An accidental career choice

According to Falk, fire-fighting really wasn't the first career he had in mind when he thought about going into public service.

"I'm not really sure [why I joined the fire department]," Falk said. "My father was a police sergeant in town and at one point I wanted to be a police officer. I don't know what changed my mind."

He did mention that, back in the late 1960s and early 70s when his dad was on the police force, it was possible to be a member of both departments.

"He was a call firefighter also," Falk said of his dad. "When he retired from the police department he was a call lieutenant."

A little digging around Falk's family tree showed that an uncle had also gone into the town's fire service back in the 1940s.

"It was my mother's brother. I never knew about him," Falk said.

You might say fire fighting was in his blood when Falk joined the department as an auxiliary firefighter in July of 1971.



Then and now

Falk told Reminder Publications he's seen a lot of changes in both firefighting and his hometown over the past 30-plus years.

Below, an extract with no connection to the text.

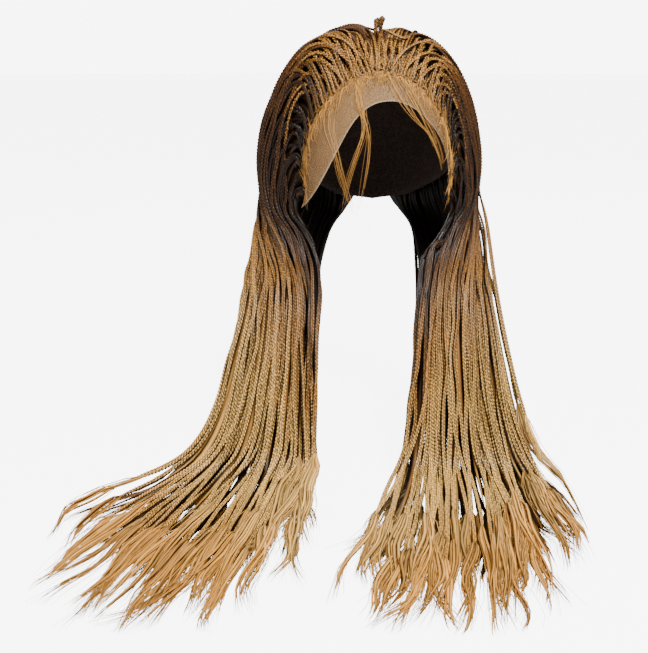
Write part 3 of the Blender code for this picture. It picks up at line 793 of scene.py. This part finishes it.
def throughLayer(layer, rng, v, begin, level):
    # Way of a braid in the layer; v is a number, or rows and the places at them
    rows, places = v if isinstance(v, tuple) else ((0.0, layer["last"]), (v, v))
    s = np.linspace(begin, endOf(layer, places[-1], rng), lay["points"])
    v = smoother(np.interp(s, rows, places), 24)
    passed = rng.normal(0, 1, len(lay["crossing"])) * lay["crossing"]
    passed = smoother(np.interp(s, (0, *lay["crossingRows"]), [0, *passed]), 16)
    v = np.clip(v + passed / lay["braids"], lay["margin"], 1 - lay["margin"])
    centre, out, width = onLayer(layer, v, s)
    crowd = np.clip((lay["crowded"] - width / lay["braids"]) / lay["crowdedBy"], 0, 1)
    level = np.clip(level + smoother(wander(rng, s, *lay["levelDrift"]), 10), *lay["levelRange"])
    level = lay["openLevel"] + (level - lay["openLevel"]) * smoother(crowd, 8)
    way = centre + out * (np.maximum(layerThick(layer, s) / 2 - lay["spare"], 0.0) * level)[:, None]
    if not layer["front"] and begin == 0.0:  # the roots meet in the middle of the back
        way[:, 0] *= np.interp(lengthAlong(way), [0, lay["middle"]], [rng.uniform(0.05, 0.35), 1.0])
    near = np.interp(lengthAlong(way), *lay["nearHead"])[:, None]
    way = way * (1 - near) + ontoHead(way, cap["wall"] + lay["rootLift"]) * near
    if begin == 0.0 and layer["front"]:  # the root starts in front of the hairline
        onward = way[3] - way[0]
        first = way[0] - onward / np.linalg.norm(onward) * rng.uniform(*lay["frontStart"])
        way = np.vstack([ontoHead(first, lay["frontLift"]), way[1:]])
    return way, *turnedAcross(way, out)


def makeBundle(name, seed, loose):
    layer, look = layers[name], bundleLook[name.split()[1]]
    rng = np.random.default_rng(seed)
    hair = Hair(name.replace(" ", "_") + "_plaits")
    count, levels = lay["braids"], lay["levels"]
    rows = [((n + 0.5 + rng.normal(0, lay["jitter"])) / count, 0.0, levels[n % len(levels)])
            for n in range(count)]
    for n in range(look["second"]):
        v = (n + 0.7 + rng.normal(0, 0.15)) / (look["second"] + 0.6)
        rows.append((v, rng.uniform(*look["secondRows"]), lay["secondLevel"]))
    for v, begin, level in rows:
        way, out, across = throughLayer(layer, rng, v, begin, level)
        run = lengthAlong(way)
        ahead = look["ahead"][0] * max(1 - v * look["ahead"][1], 0)
        # Painted shade: darker on the inner side near the neck and where a braid lies low in its layer
        inner = np.clip(look["inner"][0] - v * look["inner"][1], 0, 1) * look["inner"][2]
        low = np.clip(shades["lowUnder"] - level, 0, 1) * shades["lowMost"]
        paintedShading = inner * np.interp(run + ahead * 1.2, *shades["inner"]) * shades["innerMost"]
        paintedShading = paintedShading + low * np.interp(run, *shades["low"])
        layBraid(hair, loose, rng, way, out, across, rng.normal(0, 0.8), np.clip(paintedShading, 0, 1), ahead)
    obj = hair.build(look["material"])
    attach(obj, "root")
    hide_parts(name.replace(" ", "_") + "_braids")
    return hair.count


crown = {
    "braids": 7,  # rooted in the middle of the hairline, and laid back over the top
    "first": {"left": 0.0003, "right": 0.0030},  # how far the first is from the middle
    "apart": 0.0036,
    "ways": [(60, 1.0, 0.0050), (73, 1.15, 0.0085), (90, 1.5, 0.0100)],  # arc over the head, spread, lift
    "place": (0.86, 0.045),  # place in the rear layer of the first, and the step to the next
    "joins": (2.3, 0.12),  # row at which the first joins it, and the step to the next
    "level": 1.15,
}
sweep = {  # braids that cross the side of the head and hide the lower roots
    "braids": 8,
    "from": (0.50, 0.99),
    "to": (0.10, 0.52),
    "rows": (0.3, 3.4),
    "level": 1.5,
}
# The darkness of these locks is painted shade, from shades['under']
under = {  # flat dark locks within each layer, behind the braids
    "locks": 20,
    "begins": (0.15, 1.6),
    "ends": (12.0, 14.6),
    "level": -0.35,
    "wide": 0.0100,
    "deep": 0.0009,
    "share": 0.72,  # of its part of the layer's width
    "lift": 0.0008,
    "steps": 54,
}


def overHead(arc, x, lift):
    # Point over the middle of the head: arc 0 at the face, 90 on top and 180 at the back
    point = headPoint(0.0 if arc < 90 else 180.0, arc if arc < 90 else 180.0 - arc, lift)
    point[0] = x
    return keepOffHead(point[None], [lift])[0]


def outOf(layer, v, way):
    # Outward directions of the layer at the nearest points of that line
    s = np.linspace(0, layer["last"], 120)
    places, out, _ = onLayer(layer, np.full(len(s), v), s)
    near = np.argmin(np.linalg.norm(way[:, None] - places[None], axis=2), axis=1)
    return out[near]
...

"When I got on [the department] we wore metal helmets, long coats and long boots," Falk said. "We rode on the back steps [of the engine] out in the weather."

He recalled his first fire -- a garage with a car in it -- and how he got "wetter inside than outside" fighting that fire because his rubber coat leaked so much.

"Now [firefighters] have more modern helmets, short coats, bunker pants, short boots, personal escape packs ... all made of modern materials. Air packs are common, we were just starting to get them in [in 1971] ... and now everyone rides in enclosed cabs out of the weather. You're not beat before you get there," he continued.

His training at the Springfield Fire Academy was a mere two weeks, and consisted of learning to climb ladders and handle hoses, he said.

"Now someone goes to the State Fire Academy and they're there 12 weeks ... recruits get special training on top of the day-to-day [fire training] ... hazardous materials, fire prevention, natural gas and propane," he said.

As the equipment and training of firefighters has changed so too has the town where he used to fight fires, Falk said.

"You didn't have as much population, didn't have as much business, and definitely didn't have as much industry," Falk said of East Longmeadow in the early 1970s. "Hazardous materials as we know it now really didn't exist."

Today, as chairman of emergency planning for the town, one of his jobs is to put together totals of the different types of chemicals that are transported through East Longmeadow.

"There's been a lot of development in both residential and business, and in industry," Falk said of the changes he's seen in East Longmeadow. "And there's a lot more transportation that comes through town."

He said in terms of hazardous materials, the major dangers he sees come from the number of gasoline tankers that drive through town and the "grocery delivery trucks, because they have mixed loads."



Making a difference

Falk said that, of all the work he's done as a firefighter, teaching fire pervention in the town's schools proved to give him the biggest reward.

"When I was doing fire prevention, I got kind-of burnt out," Falk admitted. "Then we had a house fire [one year] and the fire chief at the time asked the daughter why she got out without a problem, and her parents had to be treated for smoke inhallation."

"It got back to me that she remembered what the fire department had taught her," he said. "That put me in a different frame of mind, that I was doing some good."

The second duty he came to enjoy was fire inspections.

"It's an enducation thing also," he said.

"All the things I do . fire prevention, emergency management . is teaching people things," he said.

And that teaching extends to the Boy Scout Fire Explorer Post that Falk agreed to join as an advisor four years ago, and still works with regularly.

"We just finished a fund-raiser that got them all helmets that are different from the departments'," he said.

Though the Explorers don't go out with the East Longmeadow Fire Department yet, Falk said they do learn fire-fighting skills, and three of the post's graduates have gone on to join the department.

"It's a career track," he said.

And though Falk said he won't miss having the pager go off in the middle of the night, he does wish people in the town were more aware of what the fire department does for them, and how they do it with staffing that has changed little since he joined, even though the town has grown.

"People don't realize they don't have a fire department 24-hours [a day], "Falk said. "The on- call department has been able to get out in relatively good time, but not as quick as if someone was in the station."